::: Records supplied :::

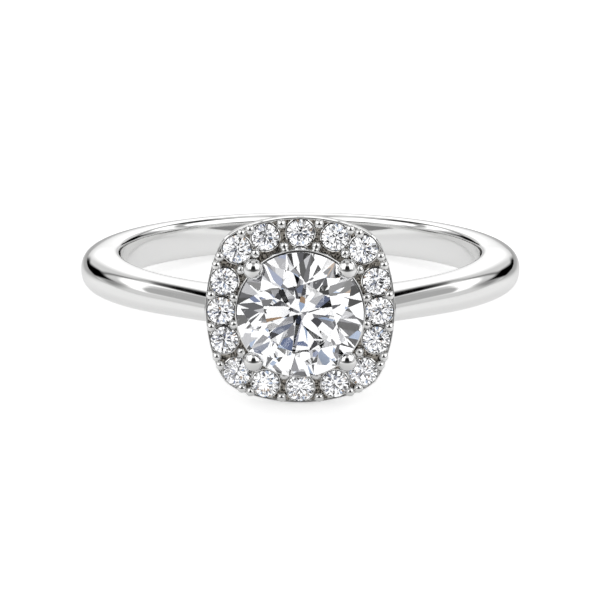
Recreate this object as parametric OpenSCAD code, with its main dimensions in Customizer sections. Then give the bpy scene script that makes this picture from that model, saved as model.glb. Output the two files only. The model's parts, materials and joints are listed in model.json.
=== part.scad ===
// Halo ring: a polished band whose shoulders run straight up into a cushion-shaped halo of
// small brilliants round one large round brilliant on four ball-tipped prongs.
// Each piece is drawn about the finger axis with the head towards -Y. lay_on_side() then rests
// the ring on the halo's lower edge and the back of the band, as it lies on a table.
// In the head's own frame +Z points away from the finger, and heights count from its axis.

/* [Finger] */
// Radius of the finger bore
bore_r = 8.5; // [8.25:0.05:9]

/* [Band] */
// Thickness of the band at its two sides
band_t = 1.85; // [1.6:0.05:2.1]
// Thickness of the band opposite the head
band_back_t = 1.6; // [1.3:0.05:2]
// Width of the band opposite the head
band_w = 1.86; // [1.6:0.02:2.4]
// Width of the band where it runs under the head
band_head_w = 1.5; // [1.2:0.05:1.8]
// Rounding of the band's inner edges
edge_r = 0.3; // [0.15:0.05:0.4]
// Angle from the head at which a shoulder leaves the circle and runs straight
shoulder_deg = 41.6; // [36:0.2:46]
// Fullness of the band's rounded outer face, 2 being an ellipse
band_full = 2.4; // [2:0.1:3]

/* [Halo] */
// Width of the halo across its flats
halo_w = 8.38; // [8.2:0.02:8.8]
// Radius of the halo's four long sides
halo_side_r = 7; // [6:0.1:9]
// Radius of the halo's four corners
halo_corner_r = 1.8; // [1.5:0.05:2]
// Thickness of the halo plate
plate_t = 0.55; // [0.4:0.05:0.7]
// Height of the plate's face over the finger bore
plate_rise = 1.6; // [1.5:0.05:1.9]
// Width of the thin lip round the plate
lip_w = 0.12; // [0.1:0.01:0.2]
// Height of the thin lip over the plate
lip_h = 0.1; // [0.05:0.01:0.15]

/* [Halo stones] */
// Diameter of a halo stone
halo_d = 1.2; // [1.1:0.01:1.24]
// Diameter of the four corner stones
corner_d = 1.24; // [1.1:0.01:1.3]
// Width of metal between a halo stone and the halo's outline
rim_w = 0.09; // [0.06:0.01:0.14]
// Height of the stones' girdles over the plate
halo_girdle = 0.12; // [0.08:0.01:0.16]
// Gap between neighbouring stones on the two sides that face the shoulders
side_gap = 0.12; // [0.08:0.01:0.2]
// Gap between neighbouring stones on the other two sides
end_gap = 0.34; // [0.25:0.01:0.4]
// Direction of a corner stone, seen from its corner's centre
corner_deg = 44; // [42:0.5:48]
// Radius of the drilled hole under each halo stone
drill_r = 0.25; // [0.15:0.01:0.3]

/* [Beads] */
// Radius of a bead
bead_r = 0.185; // [0.15:0.005:0.2]
// Radius of the stem under a bead
bead_stem_r = 0.15; // [0.1:0.005:0.15]
// Height of the beads' centres over the plate
bead_h = 0.2; // [0.15:0.01:0.25]
// Distance of an inner bead from the line between its two stones
bead_in = 0.5; // [0.45:0.01:0.55]
// Distance of a single outer bead from that line
bead_out = 0.43; // [0.4:0.01:0.5]
// Distance of a pair of outer beads from that line, beside a corner stone
pair_out = 0.52; // [0.48:0.01:0.55]
// Half the distance between the two beads of a pair
pair_half = 0.205; // [0.2:0.005:0.24]

/* [Large stone] */
// Diameter of the large stone
stone_d = 5.57; // [5.45:0.01:5.6]
// Height of its girdle over the plate
stone_rise = 0.98; // [0.9:0.01:1.4]
// Diameter of a stone's table, as a share of its own
table_share = 0.57; // [0.53:0.01:0.62]
// Height of a stone's crown, as a share of its diameter
crown_share = 0.15; // [0.12:0.005:0.16]
// Depth of a stone's pavilion, as a share of its diameter
pavilion_share = 0.422; // [0.41:0.002:0.43]
// Thickness of a stone's girdle, as a share of its diameter
girdle_share = 0.02; // [0.01:0.005:0.04]
// Clearance between a stone and the metal that holds it
stone_gap = 0.03; // [0.01:0.005:0.04]

/* [Seat and prongs] */
// Width by which the thin seat ring stands out past the large stone
seat_w = 0.085; // [0.075:0.005:0.115]
// Depth of the seat ring's edge below the girdle
seat_drop = 0.14; // [0.08:0.01:0.2]
// Width of the ledge that the plate leaves under the large stone
ledge_w = 0.88; // [0.7:0.02:1.1]
// Distance of a prong's axis outside the large stone's edge
prong_out = 0.12; // [0.1:0.005:0.15]
// Radius of a prong's ball tip
prong_ball_r = 0.41; // [0.35:0.01:0.42]
// Radius of a prong's post
prong_r = 0.33; // [0.25:0.01:0.34]
// Height of the ball's centre over the girdle
prong_rise = 0.13; // [0.1:0.01:0.2]
// Radius of the leg that carries a prong down to the band
leg_r = 0.3; // [0.2:0.01:0.34]
// Sideways place of a leg's foot in the band
foot_x = 1.35; // [1.2:0.05:1.5]
// Lengthways place of a leg's foot in the band
foot_y = 0.45; // [0.3:0.05:0.5]
// Height of a leg's foot over the finger bore
foot_h = 0.5; // [0.4:0.05:0.7]
// Radius of the hole under the large stone's tip
tip_hole_r = 0.7; // [0.5:0.05:0.9]

/* [Hidden] */
metal = [0.86, 0.86, 0.85];
crystal = [0.93, 0.96, 0.98];
$fn = 96;
// Distance by which a cut runs past the metal
past = 1;

// Heights from the finger axis
plate_top = bore_r + plate_rise;
plate_bottom = plate_top - plate_t;
plate_middle = plate_top - plate_t / 2;
stone_h = plate_top + stone_rise;

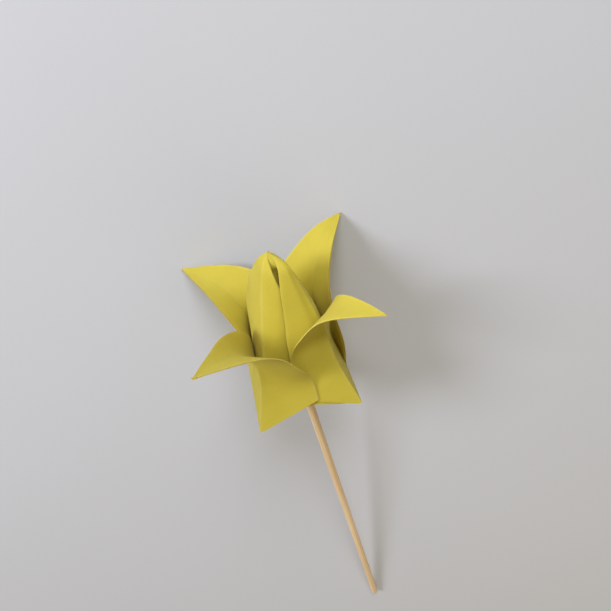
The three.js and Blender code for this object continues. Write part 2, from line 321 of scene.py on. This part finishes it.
def flap_columns(name, outer):
    """One ply of a flap, from its corner to its leading edge. The flap's free edge stands up off the bud."""
    corner = CORNERS[name]
    columns = []
    for reach in np.linspace(0, 1, FLAP_COLUMNS):
        from_corner = reach * rounded_profile(UP, FLAP_SHARES, FLAPS[name])
        share = from_corner if corner["side"] < 0 else 1 - from_corner
        z = height_from(face_foot(share))
        left_corner = smooth(reach * 3)
        half_gap = PLY_HALF_GAP if outer else -PLY_HALF_GAP
        lift = FLAP_LIFT[name] * left_corner + FLAP_ROOT_OUT[outer] * (1 - left_corner)
        lift = (lift + half_gap * left_corner) * NEAR_TIP
        spread = FLAP_SPREAD * smooth((UP - 0.62) / 0.2) * smooth((1.0 - UP) / 0.2)
        spread = spread * smooth((reach - 0.3) / 0.7)
        tucked_from = TUCK_REACH - TUCK_SLANT * (TUCK_HEIGHT - UP)
        tuck = FLAP_TUCK[name] * soft_max(reach - tucked_from, 0.0, 0.05) * smooth(UP / 0.35) * NEAR_TIP
        columns.append(face_point(corner["face"], share, z, lift + spread - tuck))
    return columns


def flap_strip(name, outward_first):
    """Both plies of a flap with the fold at the leading edge between them."""
    first = flap_columns(name, outward_first)
    last = flap_columns(name, not outward_first)[::-1]
    return first + fold_arc(first[-2], first[-1], last[0]) + last


def bud_sheet(sheets):
    front = inner_wall_columns(-1)
    back = inner_wall_columns(1)[::-1]
    strips = [
        side_columns(-1)[::-1][:-1],
        flap_strip("front_left", True),
        front,
        flap_strip("front_right", False),
        side_columns(1)[1:-1],
        flap_strip("back_right", True),
        back,
        flap_strip("back_left", False)[:-1],
    ]
    columns = [column for strip in strips for column in strip]
    grid = np.stack(columns, axis=1)
    # The flaps' folded leading edges and the side walls' corner creases are painted paler: worn paper, and a
    # painted highlight along these folds.
    wear_and_highlight = np.zeros(grid.shape[:2])
    start = 0
    for strip in strips:
        if len(strip) > 2 * FLAP_COLUMNS - 2:
            middle = start + len(strip) // 2
            wear_and_highlight[:, middle - 1:middle + 2] = 1.0
        start += len(strip)
    for corner_column in (WALL_COLUMNS - 1, 0):
        wear_and_highlight[:, corner_column] = 1.0
    sheets.add(grid, wear_and_highlight, closed=True, thickness=PLY * (0.35 + 0.65 * NEAR_TIP[:, None, None]))


# ---- Petals ----

PETAL_ROWS = 72
PETAL_COLUMNS = 16
STRIDES = 6

# How often each petal is smoothed along its crease, where it leaves the bud.
EASING = 24

FOOT_FOLDED = np.array([
    CREASE_LENGTH * math.sin(TIP_ANGLE_FOLDED) ** 2,
    CREASE_LENGTH * math.sin(TIP_ANGLE_FOLDED) * math.cos(TIP_ANGLE_FOLDED),
])
FOOT_RAW = np.array([
    CREASE_LENGTH * math.sin(TIP_ANGLE_RAW) ** 2,
    -CREASE_LENGTH * math.sin(TIP_ANGLE_RAW) * math.cos(TIP_ANGLE_RAW),
])
PETAL_TIP = np.array([CREASE_LENGTH, 0.0])

# The blade's curl starts this share of the bend before the bend ends, and its sheet is fully open after
# another share of the bend.
CURL_BEFORE_END = 0.3
OPENED_BY = 0.6
OPEN_HALF_FOLD = math.radians(87)

# A petal's width stops narrowing at these shares of its crease, in the twisting and in the sheet.
TWIST_END = 0.985
BLADE_END = 0.993

# The pressed part of a petal fades over the first distance, and starts this far from the face's middle.
PRESSED_FADE = 4
PRESSED_REACH = 8

# The bud stops holding the petals out over this height below its tip.
HOLD_FADE = 6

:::

The lines to return begin at the first line of the records and end at the line holding "bore_r = 8.5; // [8.25:0.05:9]"; please return them exactly, including both, and nothing beyond.

Final result =>
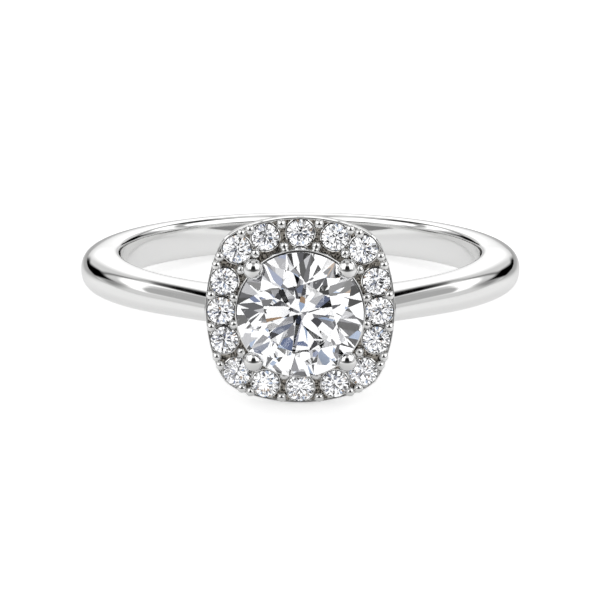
Recreate this object as parametric OpenSCAD code, with its main dimensions in Customizer sections. Then give the bpy scene script that makes this picture from that model, saved as model.glb. Output the two files only. The model's parts, materials and joints are listed in model.json.
=== part.scad ===
// Halo ring: a polished band whose shoulders run straight up into a cushion-shaped halo of
// small brilliants round one large round brilliant on four ball-tipped prongs.
// Each piece is drawn about the finger axis with the head towards -Y. lay_on_side() then rests
// the ring on the halo's lower edge and the back of the band, as it lies on a table.
// In the head's own frame +Z points away from the finger, and heights count from its axis.

/* [Finger] */
// Radius of the finger bore
bore_r = 8.5; // [8.25:0.05:9]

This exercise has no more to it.